Object and context descriptions
Describing cultural heritage collections is, as most archiving, a job that poses many dilemmas. Traditional collection registration using legacy systems relies on datamodels that are eloborate enough to encompass a number of obvious but different perspectives from which a curator could want to describe the object. The contradiction lies in the notions of "elaborate enough" and "different perspectives". The famous and notorious Dutch "historical object record" illustrates this very well:
- On the one hand, for practical use the model it is far too big, more then hundred and twenty fields of which in daily practice not more than fifteen, twenty are used.
- On the other hand there is always the complaint that the model doesn't cover enough perspectives. Education for instance is a notorious gap.
A ideal way to describe cultural objects, or any object, would be to be able to dress it up, at random and unlimited, with any possible property which comes into view. But such a cloud of properties, the complete opposite of the classical fixed record model, poses some severe practical and technical problems.
In the "Groningen casus" of the RNA-project we have implemented a solution which lies somewhere in between those two opposites.
The museums of Groningen, an area in the north of The Netherlands, cover various knowledge domains. Together they manage an impressive amount of objects ranging from farms and old churches to agricultural tools, gravestones, paintings and books. They want to present this varied collection, which digital representations are scattered over a number of database and websites, via the web to a wide audience with search perspectives like cultural history, environmental history, education, tourism, etcetera.

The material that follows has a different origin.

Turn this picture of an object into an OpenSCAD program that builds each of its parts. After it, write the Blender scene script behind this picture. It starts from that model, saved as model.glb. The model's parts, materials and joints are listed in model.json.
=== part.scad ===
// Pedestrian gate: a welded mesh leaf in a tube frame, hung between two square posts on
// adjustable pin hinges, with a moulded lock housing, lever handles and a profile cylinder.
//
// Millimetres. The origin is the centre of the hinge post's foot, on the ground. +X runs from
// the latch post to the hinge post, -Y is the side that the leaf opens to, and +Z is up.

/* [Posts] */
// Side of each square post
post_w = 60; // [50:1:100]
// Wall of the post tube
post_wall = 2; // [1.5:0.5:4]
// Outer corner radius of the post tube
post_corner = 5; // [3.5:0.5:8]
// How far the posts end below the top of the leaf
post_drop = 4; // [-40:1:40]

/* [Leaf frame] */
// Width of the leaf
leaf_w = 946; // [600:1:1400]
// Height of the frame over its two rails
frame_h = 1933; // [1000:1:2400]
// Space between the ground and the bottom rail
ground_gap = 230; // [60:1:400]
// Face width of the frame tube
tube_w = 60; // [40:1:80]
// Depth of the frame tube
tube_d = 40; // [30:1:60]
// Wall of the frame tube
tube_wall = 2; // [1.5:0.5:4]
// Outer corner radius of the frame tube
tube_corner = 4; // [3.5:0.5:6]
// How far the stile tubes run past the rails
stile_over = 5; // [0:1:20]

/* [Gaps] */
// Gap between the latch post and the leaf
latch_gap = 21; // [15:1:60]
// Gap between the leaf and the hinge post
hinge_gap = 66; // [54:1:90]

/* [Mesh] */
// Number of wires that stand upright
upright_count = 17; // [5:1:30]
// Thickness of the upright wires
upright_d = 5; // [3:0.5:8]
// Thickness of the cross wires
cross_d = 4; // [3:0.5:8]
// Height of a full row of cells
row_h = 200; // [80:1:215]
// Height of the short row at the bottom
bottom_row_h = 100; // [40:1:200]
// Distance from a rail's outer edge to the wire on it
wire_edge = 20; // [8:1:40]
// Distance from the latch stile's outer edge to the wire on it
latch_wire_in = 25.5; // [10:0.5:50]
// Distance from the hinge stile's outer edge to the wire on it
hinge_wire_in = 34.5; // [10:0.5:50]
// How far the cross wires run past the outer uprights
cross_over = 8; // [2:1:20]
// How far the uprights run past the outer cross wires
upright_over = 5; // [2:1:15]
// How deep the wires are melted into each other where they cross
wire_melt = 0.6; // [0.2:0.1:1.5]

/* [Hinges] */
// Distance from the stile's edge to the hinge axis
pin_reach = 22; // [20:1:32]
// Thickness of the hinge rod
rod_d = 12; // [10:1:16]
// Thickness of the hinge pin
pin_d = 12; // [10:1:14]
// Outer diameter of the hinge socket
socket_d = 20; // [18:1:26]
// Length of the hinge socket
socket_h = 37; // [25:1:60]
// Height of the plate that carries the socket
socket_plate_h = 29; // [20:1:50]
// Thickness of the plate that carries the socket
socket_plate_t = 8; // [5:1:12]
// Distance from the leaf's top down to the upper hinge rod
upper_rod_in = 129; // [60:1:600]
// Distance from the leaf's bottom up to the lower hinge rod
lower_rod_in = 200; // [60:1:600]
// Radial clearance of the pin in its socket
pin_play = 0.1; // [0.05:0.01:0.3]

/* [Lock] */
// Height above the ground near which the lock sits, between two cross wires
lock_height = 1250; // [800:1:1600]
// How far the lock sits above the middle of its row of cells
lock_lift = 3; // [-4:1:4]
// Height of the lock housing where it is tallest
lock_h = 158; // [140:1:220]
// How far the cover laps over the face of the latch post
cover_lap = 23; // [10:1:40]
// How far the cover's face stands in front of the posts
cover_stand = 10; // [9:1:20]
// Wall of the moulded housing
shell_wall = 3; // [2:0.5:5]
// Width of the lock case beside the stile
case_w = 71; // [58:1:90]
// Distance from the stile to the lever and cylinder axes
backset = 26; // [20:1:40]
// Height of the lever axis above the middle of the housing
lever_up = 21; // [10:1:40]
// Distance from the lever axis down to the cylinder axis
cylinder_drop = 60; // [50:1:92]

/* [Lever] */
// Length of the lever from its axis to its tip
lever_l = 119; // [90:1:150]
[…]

In the Groningen situation we have identified two types of descriptions, sets of properties that we have called profiles:
- There are profiles which are aimed at describing specific types of objects, like buildings (e.g. farms, old churches), museum objects (e.g. paintings, books, agricultural tools, gravestones ), persons (e.g. persons who lived in the farms, are buried in or near the churches, are mentioned on the gravestones), etcetera. This type of profiles we have called object profiles.
- There are also profiles which are less attached to specific objects, but have more to do with perspectives form which those objects can be observed, like cultural history, environmental history, education, tourism, etcetera. This type of profiles we have called context profiles.

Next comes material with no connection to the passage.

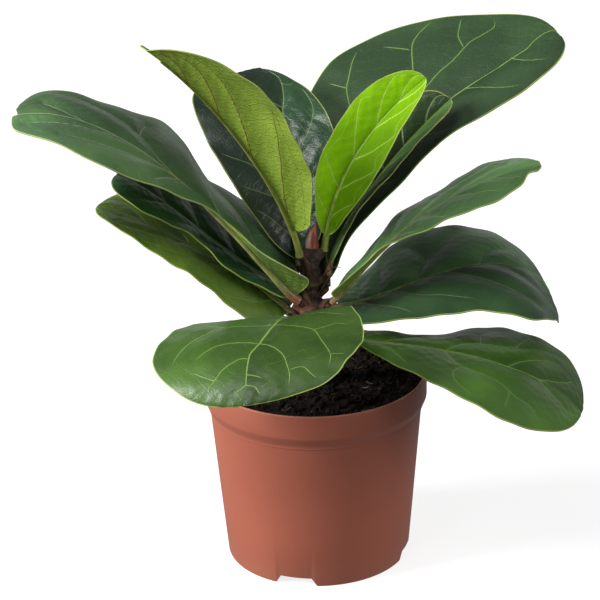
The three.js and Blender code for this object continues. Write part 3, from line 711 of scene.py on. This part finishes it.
def veinMasks(rungStep, leaf):  # how near a point is to the midrib and each kind of vein
    x, y, t = split(attribute("blade")[1])
    place, spacing, edge = split(attribute("veins")[1])
    across, width = split(attribute("span")[1])[:2]
    flat = node("ShaderNodeCombineXYZ", {"X": x, "Y": y})[0]
    if "lines" in leaf:
        beside, weight = split(attribute("lines")[1])[:2]
        lateral = abs(beside) / (weight * 0.20 + 0.20)
        inner = compute("MULTIPLY", weight, 3.0, True)
        loop = 0.0
    else:
        away = abs(place - compute("ROUND", place))
        lateral = away * spacing / (across * -0.34 + 0.55)
        inner = smooth(across, 0.82, 0.92, 1, 0)
        arc = compute("COSINE", place * (2 * math.pi)) * 0.07 + 0.80
        loop = smooth(abs(across - arc) * width, 0.12, 0.40, 1, 0)
    midrib = abs(x) / smooth(t, 0.0, 1.0, 1.35, 0.35)
    end = leaf.get("midribEnd", 1.2)
    bow = abs(compute("SINE", place * math.pi)) * 1.6
    drift = clouds(stretch(flat, (0.16, 0.05, 1)), 1.0, 2) * 9
    lean = math.radians(leaf.get("lean", 45))
    slant = abs(x) * math.cos(lean) + y * math.sin(lean)
    rung = compute("FRACT", (slant + bow + drift) / rungStep)
    net = cells(stretch(flat, (0.42, 0.62, 1)), 1.0, "DISTANCE_TO_EDGE")
    return {
        "midrib": smooth(midrib, 0.55, 1.15, 1, 0) * smooth(t, end - 0.04, end + 0.02, 1, 0),
        "lateral": smooth(lateral, 0.5, 1.3, 1, 0) * inner,
        "halo": smooth(lateral, 0.5, 6.0, 1, 0),
        "loop": loop,
        "rungs": smooth(abs(rung - 0.5) * rungStep, 0.08, 0.34, 1, 0),
        "broken": patches(flat, 0.11, 2, 0.42, 0.58),
        "net": smooth(net, 0.0, 0.12, 1, 0),
        "rim": smooth(edge, 0.25, 0.75, 1, 0),
        "flat": flat, "x": x,
    }


def leafTop(name, leaf):
    newMaterial(name)
    masks = veinMasks(7.5, leaf)
    where = objectPlace()
    cloud = patches(where, 22, 3, 0.35, 0.65)
    color = mix(cloud, leaf["dark"], leaf["light"])
    color = mix(masks["halo"] * 0.30, color, leaf["light"])
    color = mix(masks["net"] * 0.05, color, leaf["vein"])
    paintedLightLeft, paintedLightRight = leaf.get("sides", (1, 1))  # painted light and shade: how much each half's colour is lightened or darkened
    half = mix(smooth(masks["x"], -1.5, 1.5), (paintedLightRight,) * 3, (paintedLightLeft,) * 3)
    # painted light and shade: one half of the blade is made lighter and the other darker
    color = mix(1.0, color, half, "MULTIPLY")
    rungs = masks["rungs"] * masks["broken"] * leaf.get("rungs", 0.18)
    for share in (rungs, masks["loop"] * 0.30, masks["lateral"] * 0.85, masks["midrib"]):
        color = mix(share, color, leaf["vein"])
    rimColor = tuple(0.5 * a + 0.5 * b for a, b in zip(leaf["vein"], (0.42, 0.48, 0.10)))
    color = mix(masks["rim"], color, rimColor)
    glossLeft, glossRight = leaf.get("gloss", (0.38, 0.38))
    gloss = smooth(masks["x"], -1.5, 1.5, glossRight, glossLeft)
    roughness = gloss + patches(where, 60, 4, 0.3, 0.7, 0, 0.10)
    height = clouds(masks["flat"], 0.9, 3) * 0.12
    for key, depth in (("net", 0.06), ("rungs", 0.08), ("loop", 0.08), ("lateral", 0.28), ("midrib", 0.40)):
        height = height - masks[key] * depth
    return shade(Base_Color=color, Roughness=roughness, IOR=1.45,
                 Specular_IOR_Level=leaf.get("shine", 0.4), bump=(height, 0.5))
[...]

The idea is that any object can be described according to the following rules:
- An object can have unlimited number of object profiles attached to it, but not more than one instance of any kind of these profiles. So a church can be described by only one building profile.

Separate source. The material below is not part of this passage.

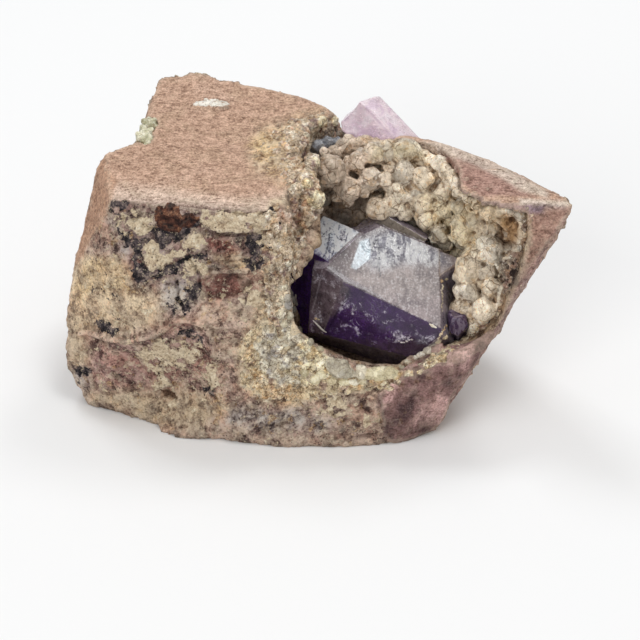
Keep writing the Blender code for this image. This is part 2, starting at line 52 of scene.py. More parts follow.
# --- The camera, and pixels of its 640 x 640 frame ---------------------------------------------
ELEVATION = math.radians(35.0)
DISTANCE = 600.0
LENS, SENSOR = 135.0, 36.0
TARGET = np.array([0.0, 0.0, 15.0])
BACK = np.array([0.0, -math.cos(ELEVATION), math.sin(ELEVATION)])
EYE = TARGET + DISTANCE * BACK
FOCAL = LENS / SENSOR * 640.0
RIGHT = np.array([1.0, 0.0, 0.0])
UP = np.cross(RIGHT, -BACK)


def pixels(points):
    """Where points, in millimetres, fall in the camera's frame."""
    d = points - EYE
    depth = d @ -BACK
    return 320 + FOCAL * (d @ RIGHT) / depth, 320 - FOCAL * (d @ UP) / depth


def sight(u, v):
    """The direction from the camera through a pixel."""
    d = -BACK + RIGHT * (u - 320) / FOCAL + UP * (320 - v) / FOCAL
    return d / np.linalg.norm(d)


# --- Noise ---------------------------------------------------------------------------------------
def mixed(ix, iy, iz, seed):
    h = ix.astype(np.uint32) * np.uint32(73856093)
    h ^= iy.astype(np.uint32) * np.uint32(19349663)
    h ^= iz.astype(np.uint32) * np.uint32(83492791)
    h ^= np.uint32((seed * 2654435761) & 0xFFFFFFFF)
    h ^= h >> np.uint32(13)
    h *= np.uint32(0x5BD1E995)
    h ^= h >> np.uint32(15)
    h *= np.uint32(0x27D4EB2D)
    h ^= h >> np.uint32(16)
    return h


def noise(points, size, seed=0):
    """Gradient noise, about -1 to 1, with cells of the given size."""
    p = points / size + 64.37 + seed * 7.13
    low = np.floor(p).astype(np.int64)
    f = p - low
    w = f * f * f * (f * (f * 6 - 15) + 10)
    total = np.zeros(len(p))
    for dx in (0, 1):
        for dy in (0, 1):
            for dz in (0, 1):
                h = mixed(low[:, 0] + dx, low[:, 1] + dy, low[:, 2] + dz, seed)
                gx = (h & np.uint32(1023)) / 511.5 - 1
                gy = ((h >> np.uint32(10)) & np.uint32(1023)) / 511.5 - 1
                gz = ((h >> np.uint32(20)) & np.uint32(1023)) / 511.5 - 1
                dot = gx * (f[:, 0] - dx) + gy * (f[:, 1] - dy) + gz * (f[:, 2] - dz)
                wx = w[:, 0] if dx else 1 - w[:, 0]
                wy = w[:, 1] if dy else 1 - w[:, 1]
                wz = w[:, 2] if dz else 1 - w[:, 2]
                total += dot * wx * wy * wz
    return total * 1.35


def fractal(points, size, octaves=4, gain=0.5, seed=0, ridged=False):
    total, amount, norm = np.zeros(len(points)), 1.0, 0.0
    q = points
    for n in range(octaves):
        layer = noise(q, size, seed + 11 * n)
        total += amount * (1 - 2 * np.abs(layer) if ridged else layer)
        norm += amount
        amount *= gain
        size *= 0.5
        q = q[:, [1, 2, 0]] * np.array([1.0, 1.0, -1.0])
    return total / norm


def cells(points, size, seed=0):
    """(distance to the nearest cell centre, to the next one, a random number of the cell), in cells."""
    p = points / size + 31.7
    low = np.floor(p).astype(np.int64)
    near = np.full(len(p), 9.0)
    second = np.full(len(p), 9.0)
    name = np.zeros(len(p))
    for dx in (-1, 0, 1):
        for dy in (-1, 0, 1):
            for dz in (-1, 0, 1):
                c = low + (dx, dy, dz)
                h = mixed(c[:, 0], c[:, 1], c[:, 2], seed)
                g = mixed(c[:, 1], c[:, 2], c[:, 0], seed + 5)
                x = c[:, 0] + (h & np.uint32(65535)) / 65535.0
                y = c[:, 1] + (h >> np.uint32(16)) / 65535.0
                z = c[:, 2] + (g & np.uint32(65535)) / 65535.0
                d = np.sqrt((p[:, 0] - x) ** 2 + (p[:, 1] - y) ** 2 + (p[:, 2] - z) ** 2)
                closer = d < near
                second = np.where(closer, near, np.minimum(second, d))
                name = np.where(closer, (g >> np.uint32(16)) / 65535.0, name)
                near = np.where(closer, d, near)
    return near, second, name


def ease(low, high, x):
    t = np.clip((x - low) / (high - low), 0.0, 1.0)
    return t * t * (3 - 2 * t)


# --- Marks laid out in the camera's frame ----------------------------------------------------------
def to_line(u, v, points, closed=False):
    """Distance in pixels to a line of points."""
    best = np.full(len(u), 1e9)
    ends = list(zip(points, points[1:] + points[:1])) if closed else list(zip(points, points[1:]))
    for (ax, ay), (bx, by) in ends:
        ex, ey = bx - ax, by - ay
        t = np.clip(((u - ax) * ex + (v - ay) * ey) / (ex * ex + ey * ey + 1e-9), 0, 1)
        best = np.minimum(best, np.hypot(u - ax - t * ex, v - ay - t * ey))
    return best


def patch(u, v, outline, soft=4.0, grow=0.0):
    """1 inside the outline, 0 outside it, changing over soft pixels."""
    d = to_line(u, v, outline, closed=True)
    odd = np.zeros(len(u), bool)
    for (ax, ay), (bx, by) in zip(outline, outline[1:] + outline[:1]):
        crosses = (ay > v) != (by > v)
        at = ax + (v - ay) * (bx - ax) / ((by - ay) if by != ay else 1e-9)
        odd ^= crosses & (u < at)
    signed = np.where(odd, d, -d) + grow
    return ease(-soft, soft, signed)


def stroke(u, v, points, width, soft=1.5):
    return 1 - ease(width, width + soft, to_line(u, v, points))


# --- Meshes ----------------------------------------------------------------------------------------
def arrays(obj):
    """(points in millimetres, triangles) of a frame node."""
    me = obj.data
    me.calc_loop_triangles()
    v = np.empty(len(me.vertices) * 3)
    me.vertices.foreach_get("co", v)
    f = np.empty(len(me.loop_triangles) * 3, np.int32)
    me.loop_triangles.foreach_get("vertices", f)
    return v.reshape(-1, 3) / MM, f.reshape(-1, 3)


def tree(v, f):
    return BVHTree.FromPolygons(v.tolist(), f.tolist())


def mesh_of(name, v, f):
    me = bpy.data.meshes.new(name)
    me.from_pydata(v.tolist(), [], f.tolist())
    me.update()
    return me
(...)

- Object profiles are created and managed by the owner of the object. This includes (1) attaching the profile to an object and (2) filling in the data.
- An object can have more than one context profiles attached to it. So a gravestone can be linked to the educational profiles "primary school", "Warffum primary school, 4th grade", etcetera.
- Context profiles can be created and managed by anybody who is entitled to do so by the owners of the knowledge network. This includes (1) describing the profile and (2) attaching it to objects which are part of the context.. Each context profile has an ID of the body which created the profile.
The experiment to test this setup in practice has just begun. The museums are linking their objects to object profiles. Next to these they also use context profiles, like "Roman architecture", "agricultural tools after mechanisation", "art deco", etcetera. At this stage two educational organisations have joined the experiment, they will make their educational context profiles and link them to the museum objects. And the Groningen museums expect that soon other organisations will follow, for instance with tourist context profiles like "museums with restaurant", or "sites on bicycle tour 66", and so on.